A run of records:
-.-.-
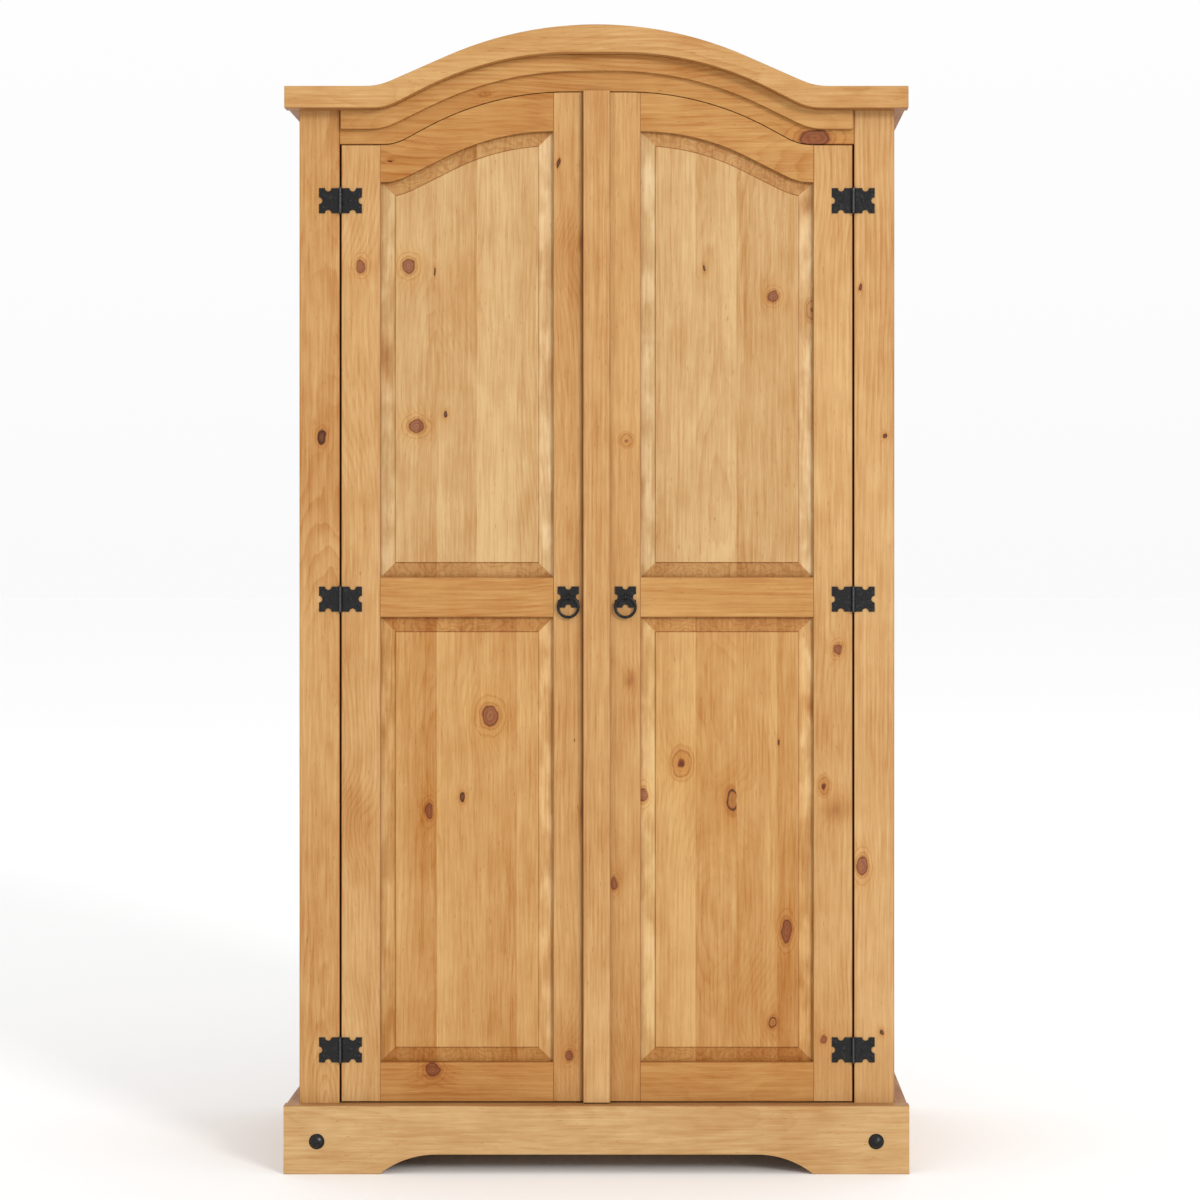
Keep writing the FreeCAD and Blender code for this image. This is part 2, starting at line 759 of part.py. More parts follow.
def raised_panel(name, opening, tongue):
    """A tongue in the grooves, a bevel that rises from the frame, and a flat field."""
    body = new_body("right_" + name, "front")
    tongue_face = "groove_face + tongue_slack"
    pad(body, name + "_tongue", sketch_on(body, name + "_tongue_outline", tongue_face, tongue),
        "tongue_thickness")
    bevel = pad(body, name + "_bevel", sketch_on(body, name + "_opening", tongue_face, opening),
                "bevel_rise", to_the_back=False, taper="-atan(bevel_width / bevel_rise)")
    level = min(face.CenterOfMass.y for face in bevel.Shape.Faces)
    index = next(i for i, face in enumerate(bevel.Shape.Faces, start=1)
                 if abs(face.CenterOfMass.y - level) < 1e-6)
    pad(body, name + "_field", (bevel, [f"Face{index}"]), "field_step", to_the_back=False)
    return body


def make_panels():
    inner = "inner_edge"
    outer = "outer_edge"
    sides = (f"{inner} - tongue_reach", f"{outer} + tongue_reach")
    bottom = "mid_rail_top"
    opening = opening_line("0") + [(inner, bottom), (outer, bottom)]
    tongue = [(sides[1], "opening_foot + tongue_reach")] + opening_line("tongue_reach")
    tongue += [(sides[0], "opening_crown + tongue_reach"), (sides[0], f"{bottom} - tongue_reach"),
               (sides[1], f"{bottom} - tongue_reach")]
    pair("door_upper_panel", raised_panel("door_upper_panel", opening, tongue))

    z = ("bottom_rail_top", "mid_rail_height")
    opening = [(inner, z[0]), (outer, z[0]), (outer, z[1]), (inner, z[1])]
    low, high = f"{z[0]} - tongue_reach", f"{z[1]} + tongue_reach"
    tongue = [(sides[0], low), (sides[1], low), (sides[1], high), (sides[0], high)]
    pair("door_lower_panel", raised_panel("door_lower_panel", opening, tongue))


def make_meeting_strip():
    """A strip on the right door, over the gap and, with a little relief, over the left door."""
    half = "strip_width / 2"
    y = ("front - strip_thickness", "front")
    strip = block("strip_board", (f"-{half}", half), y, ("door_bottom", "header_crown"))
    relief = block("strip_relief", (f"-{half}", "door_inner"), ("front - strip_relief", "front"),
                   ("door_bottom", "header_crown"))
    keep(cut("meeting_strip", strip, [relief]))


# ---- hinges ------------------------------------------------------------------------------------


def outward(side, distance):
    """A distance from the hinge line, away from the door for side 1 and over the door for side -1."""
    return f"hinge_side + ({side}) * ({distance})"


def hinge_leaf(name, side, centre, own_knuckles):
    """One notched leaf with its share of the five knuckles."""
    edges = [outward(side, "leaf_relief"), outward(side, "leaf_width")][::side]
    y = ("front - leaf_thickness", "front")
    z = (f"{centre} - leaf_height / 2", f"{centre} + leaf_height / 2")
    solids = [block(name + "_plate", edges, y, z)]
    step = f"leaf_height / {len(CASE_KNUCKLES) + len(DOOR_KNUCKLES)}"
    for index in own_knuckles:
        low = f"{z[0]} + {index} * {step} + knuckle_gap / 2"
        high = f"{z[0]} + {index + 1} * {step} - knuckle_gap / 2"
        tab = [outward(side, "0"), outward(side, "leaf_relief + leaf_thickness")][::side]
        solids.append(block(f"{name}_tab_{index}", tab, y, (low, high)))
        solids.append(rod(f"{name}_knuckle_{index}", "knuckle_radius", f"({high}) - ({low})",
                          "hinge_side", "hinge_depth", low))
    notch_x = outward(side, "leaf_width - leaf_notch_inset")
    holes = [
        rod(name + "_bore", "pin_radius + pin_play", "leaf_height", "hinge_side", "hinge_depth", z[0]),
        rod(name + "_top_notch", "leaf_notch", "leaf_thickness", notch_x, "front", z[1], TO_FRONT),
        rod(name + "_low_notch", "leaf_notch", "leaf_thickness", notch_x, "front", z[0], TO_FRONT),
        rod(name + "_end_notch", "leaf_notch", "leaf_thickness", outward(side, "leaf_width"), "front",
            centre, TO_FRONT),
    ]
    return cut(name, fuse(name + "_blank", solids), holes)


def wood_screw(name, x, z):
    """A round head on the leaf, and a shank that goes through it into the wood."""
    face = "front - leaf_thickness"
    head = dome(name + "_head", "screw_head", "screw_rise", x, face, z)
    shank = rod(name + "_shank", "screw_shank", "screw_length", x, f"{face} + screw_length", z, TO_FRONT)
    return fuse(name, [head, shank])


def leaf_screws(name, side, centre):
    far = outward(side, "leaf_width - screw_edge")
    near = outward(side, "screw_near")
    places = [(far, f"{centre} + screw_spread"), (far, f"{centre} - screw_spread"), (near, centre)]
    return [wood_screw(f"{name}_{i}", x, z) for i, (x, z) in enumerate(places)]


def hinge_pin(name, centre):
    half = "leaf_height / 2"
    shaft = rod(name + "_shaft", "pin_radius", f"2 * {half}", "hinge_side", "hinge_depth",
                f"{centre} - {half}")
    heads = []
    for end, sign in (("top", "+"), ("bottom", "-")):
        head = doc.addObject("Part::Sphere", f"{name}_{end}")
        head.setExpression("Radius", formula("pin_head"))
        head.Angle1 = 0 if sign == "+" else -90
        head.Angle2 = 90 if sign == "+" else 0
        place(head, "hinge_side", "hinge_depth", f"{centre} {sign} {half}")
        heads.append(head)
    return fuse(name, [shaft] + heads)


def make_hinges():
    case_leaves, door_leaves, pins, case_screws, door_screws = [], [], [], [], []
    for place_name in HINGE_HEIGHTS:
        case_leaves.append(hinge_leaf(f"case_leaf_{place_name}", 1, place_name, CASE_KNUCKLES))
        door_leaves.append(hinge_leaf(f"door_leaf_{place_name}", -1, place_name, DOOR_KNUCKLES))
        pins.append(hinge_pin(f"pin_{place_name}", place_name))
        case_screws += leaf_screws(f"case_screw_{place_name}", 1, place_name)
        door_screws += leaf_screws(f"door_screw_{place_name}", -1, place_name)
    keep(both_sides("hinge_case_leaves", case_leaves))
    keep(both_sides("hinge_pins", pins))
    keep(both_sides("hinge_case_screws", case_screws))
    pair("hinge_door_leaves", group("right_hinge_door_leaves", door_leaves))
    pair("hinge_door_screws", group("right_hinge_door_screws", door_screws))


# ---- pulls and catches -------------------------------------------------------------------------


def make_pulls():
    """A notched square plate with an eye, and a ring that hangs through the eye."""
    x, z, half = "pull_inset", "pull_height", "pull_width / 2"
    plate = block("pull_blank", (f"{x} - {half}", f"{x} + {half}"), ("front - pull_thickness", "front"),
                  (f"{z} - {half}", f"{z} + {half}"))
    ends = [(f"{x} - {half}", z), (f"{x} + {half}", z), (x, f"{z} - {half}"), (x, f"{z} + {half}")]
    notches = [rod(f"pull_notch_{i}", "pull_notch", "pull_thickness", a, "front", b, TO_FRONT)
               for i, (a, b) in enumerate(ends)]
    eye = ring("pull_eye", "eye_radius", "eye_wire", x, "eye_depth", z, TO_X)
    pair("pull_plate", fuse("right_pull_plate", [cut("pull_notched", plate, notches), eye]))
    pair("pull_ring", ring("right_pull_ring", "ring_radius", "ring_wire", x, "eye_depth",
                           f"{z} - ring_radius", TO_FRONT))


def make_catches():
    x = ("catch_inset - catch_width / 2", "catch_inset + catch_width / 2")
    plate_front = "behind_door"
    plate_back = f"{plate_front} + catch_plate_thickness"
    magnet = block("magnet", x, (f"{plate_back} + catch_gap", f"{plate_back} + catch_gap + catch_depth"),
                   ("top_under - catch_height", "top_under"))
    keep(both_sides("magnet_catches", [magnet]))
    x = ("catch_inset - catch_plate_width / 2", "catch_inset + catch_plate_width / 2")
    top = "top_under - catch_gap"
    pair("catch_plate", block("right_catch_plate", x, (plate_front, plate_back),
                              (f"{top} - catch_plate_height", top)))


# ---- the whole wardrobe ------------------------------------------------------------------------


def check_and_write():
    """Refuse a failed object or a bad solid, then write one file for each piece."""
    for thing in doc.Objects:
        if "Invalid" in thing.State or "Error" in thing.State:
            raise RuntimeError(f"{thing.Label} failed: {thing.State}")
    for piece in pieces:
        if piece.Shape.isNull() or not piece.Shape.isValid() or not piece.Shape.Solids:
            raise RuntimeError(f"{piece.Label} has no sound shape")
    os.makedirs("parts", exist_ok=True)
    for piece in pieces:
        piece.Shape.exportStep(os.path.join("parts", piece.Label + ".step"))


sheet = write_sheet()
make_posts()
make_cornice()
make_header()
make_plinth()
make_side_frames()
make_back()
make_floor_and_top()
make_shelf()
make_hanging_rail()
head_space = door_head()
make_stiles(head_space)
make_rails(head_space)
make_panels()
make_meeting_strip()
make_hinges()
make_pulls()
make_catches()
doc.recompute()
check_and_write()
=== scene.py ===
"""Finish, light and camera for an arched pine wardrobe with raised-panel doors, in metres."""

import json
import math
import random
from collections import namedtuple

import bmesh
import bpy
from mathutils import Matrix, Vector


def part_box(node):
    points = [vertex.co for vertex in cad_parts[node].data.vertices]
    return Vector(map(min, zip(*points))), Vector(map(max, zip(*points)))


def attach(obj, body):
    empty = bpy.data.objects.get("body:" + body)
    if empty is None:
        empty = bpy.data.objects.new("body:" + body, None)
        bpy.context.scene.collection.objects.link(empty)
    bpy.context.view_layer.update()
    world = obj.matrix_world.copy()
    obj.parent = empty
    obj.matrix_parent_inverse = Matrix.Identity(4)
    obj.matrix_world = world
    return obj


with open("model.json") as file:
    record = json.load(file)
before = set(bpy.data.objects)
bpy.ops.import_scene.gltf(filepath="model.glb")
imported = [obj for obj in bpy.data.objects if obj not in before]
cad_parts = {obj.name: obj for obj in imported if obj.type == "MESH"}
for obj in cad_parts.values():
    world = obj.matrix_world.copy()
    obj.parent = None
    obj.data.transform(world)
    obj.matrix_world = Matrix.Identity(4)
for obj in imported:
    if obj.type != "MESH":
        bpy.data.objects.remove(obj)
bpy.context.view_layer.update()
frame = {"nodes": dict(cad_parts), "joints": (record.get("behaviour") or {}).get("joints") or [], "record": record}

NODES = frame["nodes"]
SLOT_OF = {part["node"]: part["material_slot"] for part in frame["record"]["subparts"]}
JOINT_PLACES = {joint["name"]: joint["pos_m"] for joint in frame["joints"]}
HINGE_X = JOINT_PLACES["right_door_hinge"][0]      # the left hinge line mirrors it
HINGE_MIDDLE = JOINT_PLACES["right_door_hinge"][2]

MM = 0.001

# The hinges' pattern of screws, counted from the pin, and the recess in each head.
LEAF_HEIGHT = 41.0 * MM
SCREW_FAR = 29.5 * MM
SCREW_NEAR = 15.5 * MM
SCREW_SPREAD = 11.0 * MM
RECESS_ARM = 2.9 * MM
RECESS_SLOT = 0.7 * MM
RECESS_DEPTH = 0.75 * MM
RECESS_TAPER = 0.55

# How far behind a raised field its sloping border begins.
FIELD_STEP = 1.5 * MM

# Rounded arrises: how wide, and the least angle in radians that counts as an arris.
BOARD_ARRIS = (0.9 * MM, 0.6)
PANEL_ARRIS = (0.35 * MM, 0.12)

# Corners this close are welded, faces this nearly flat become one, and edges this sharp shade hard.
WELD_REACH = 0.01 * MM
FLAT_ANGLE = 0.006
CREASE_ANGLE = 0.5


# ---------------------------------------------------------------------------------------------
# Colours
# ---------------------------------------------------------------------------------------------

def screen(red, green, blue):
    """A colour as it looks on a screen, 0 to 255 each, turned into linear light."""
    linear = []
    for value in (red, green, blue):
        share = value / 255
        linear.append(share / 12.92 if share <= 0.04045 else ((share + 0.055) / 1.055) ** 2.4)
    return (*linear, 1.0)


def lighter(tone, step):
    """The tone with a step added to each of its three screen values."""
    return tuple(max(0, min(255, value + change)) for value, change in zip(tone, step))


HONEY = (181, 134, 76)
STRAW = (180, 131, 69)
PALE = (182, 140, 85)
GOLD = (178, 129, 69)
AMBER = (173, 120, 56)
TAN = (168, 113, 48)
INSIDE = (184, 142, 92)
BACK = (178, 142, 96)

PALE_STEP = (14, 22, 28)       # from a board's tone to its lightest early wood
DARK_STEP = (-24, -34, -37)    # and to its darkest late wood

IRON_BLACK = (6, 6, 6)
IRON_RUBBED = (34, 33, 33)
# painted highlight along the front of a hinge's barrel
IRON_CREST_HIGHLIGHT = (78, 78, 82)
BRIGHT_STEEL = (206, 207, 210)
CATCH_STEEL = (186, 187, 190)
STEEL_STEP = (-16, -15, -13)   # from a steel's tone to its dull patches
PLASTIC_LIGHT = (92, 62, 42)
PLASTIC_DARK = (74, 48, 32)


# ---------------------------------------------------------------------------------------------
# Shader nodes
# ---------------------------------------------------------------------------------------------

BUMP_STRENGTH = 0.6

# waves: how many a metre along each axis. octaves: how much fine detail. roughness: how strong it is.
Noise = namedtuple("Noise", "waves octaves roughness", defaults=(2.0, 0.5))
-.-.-
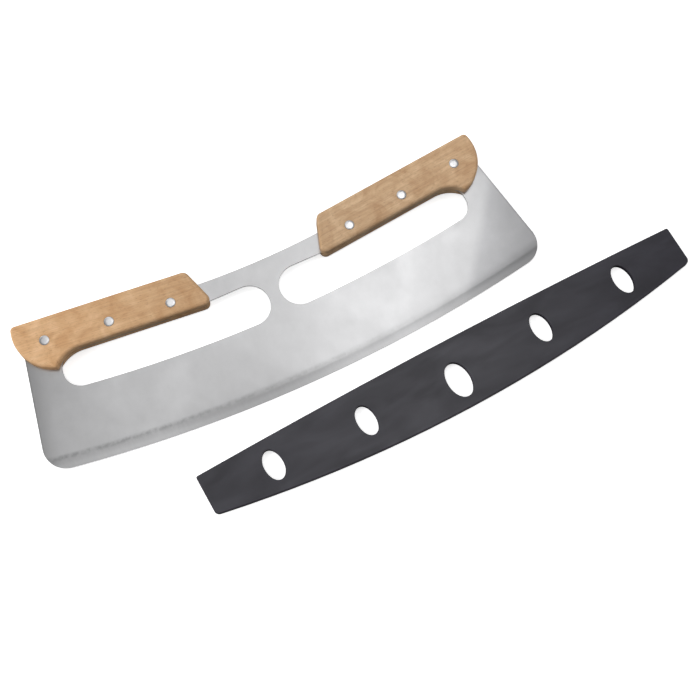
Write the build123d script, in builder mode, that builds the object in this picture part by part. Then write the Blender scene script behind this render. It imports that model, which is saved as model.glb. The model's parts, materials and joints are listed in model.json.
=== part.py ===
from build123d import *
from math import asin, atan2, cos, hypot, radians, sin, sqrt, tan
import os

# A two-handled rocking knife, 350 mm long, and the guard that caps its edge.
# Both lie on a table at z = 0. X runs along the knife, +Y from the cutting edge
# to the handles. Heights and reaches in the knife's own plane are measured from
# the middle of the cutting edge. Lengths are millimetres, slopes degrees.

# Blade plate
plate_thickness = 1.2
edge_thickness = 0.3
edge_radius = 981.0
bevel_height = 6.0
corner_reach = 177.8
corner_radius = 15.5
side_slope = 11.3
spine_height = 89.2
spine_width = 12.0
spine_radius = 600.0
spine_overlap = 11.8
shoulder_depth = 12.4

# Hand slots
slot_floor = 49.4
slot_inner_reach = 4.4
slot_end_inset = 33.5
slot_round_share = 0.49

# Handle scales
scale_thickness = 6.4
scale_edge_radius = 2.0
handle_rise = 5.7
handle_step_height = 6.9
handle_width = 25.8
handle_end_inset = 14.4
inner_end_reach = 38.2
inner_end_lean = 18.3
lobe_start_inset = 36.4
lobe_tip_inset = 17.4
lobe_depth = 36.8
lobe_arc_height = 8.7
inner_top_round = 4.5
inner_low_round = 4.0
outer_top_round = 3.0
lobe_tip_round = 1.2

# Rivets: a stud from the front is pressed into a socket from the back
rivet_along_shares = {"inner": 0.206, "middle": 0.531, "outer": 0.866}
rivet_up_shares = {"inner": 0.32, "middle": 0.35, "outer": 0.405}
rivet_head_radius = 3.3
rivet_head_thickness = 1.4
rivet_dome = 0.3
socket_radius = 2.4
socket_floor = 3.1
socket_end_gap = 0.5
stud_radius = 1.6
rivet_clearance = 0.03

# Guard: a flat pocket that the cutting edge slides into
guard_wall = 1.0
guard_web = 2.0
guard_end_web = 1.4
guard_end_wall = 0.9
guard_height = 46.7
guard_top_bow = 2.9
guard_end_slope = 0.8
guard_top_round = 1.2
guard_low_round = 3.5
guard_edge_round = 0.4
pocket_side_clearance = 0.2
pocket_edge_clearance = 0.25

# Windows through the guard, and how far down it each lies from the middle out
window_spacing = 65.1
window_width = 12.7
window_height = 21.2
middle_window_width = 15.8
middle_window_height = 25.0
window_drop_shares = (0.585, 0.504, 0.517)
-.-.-
• Requirements
Reproduce exactly the lines from the line with "sheet = write_sheet()" to the line with "if empty is", both end lines included.

• Task output
sheet = write_sheet()
make_posts()
make_cornice()
make_header()
make_plinth()
make_side_frames()
make_back()
make_floor_and_top()
make_shelf()
make_hanging_rail()
head_space = door_head()
make_stiles(head_space)
make_rails(head_space)
make_panels()
make_meeting_strip()
make_hinges()
make_pulls()
make_catches()
doc.recompute()
check_and_write()
=== scene.py ===
"""Finish, light and camera for an arched pine wardrobe with raised-panel doors, in metres."""

import json
import math
import random
from collections import namedtuple

import bmesh
import bpy
from mathutils import Matrix, Vector


def part_box(node):
    points = [vertex.co for vertex in cad_parts[node].data.vertices]
    return Vector(map(min, zip(*points))), Vector(map(max, zip(*points)))


def attach(obj, body):
    empty = bpy.data.objects.get("body:" + body)
    if empty is None:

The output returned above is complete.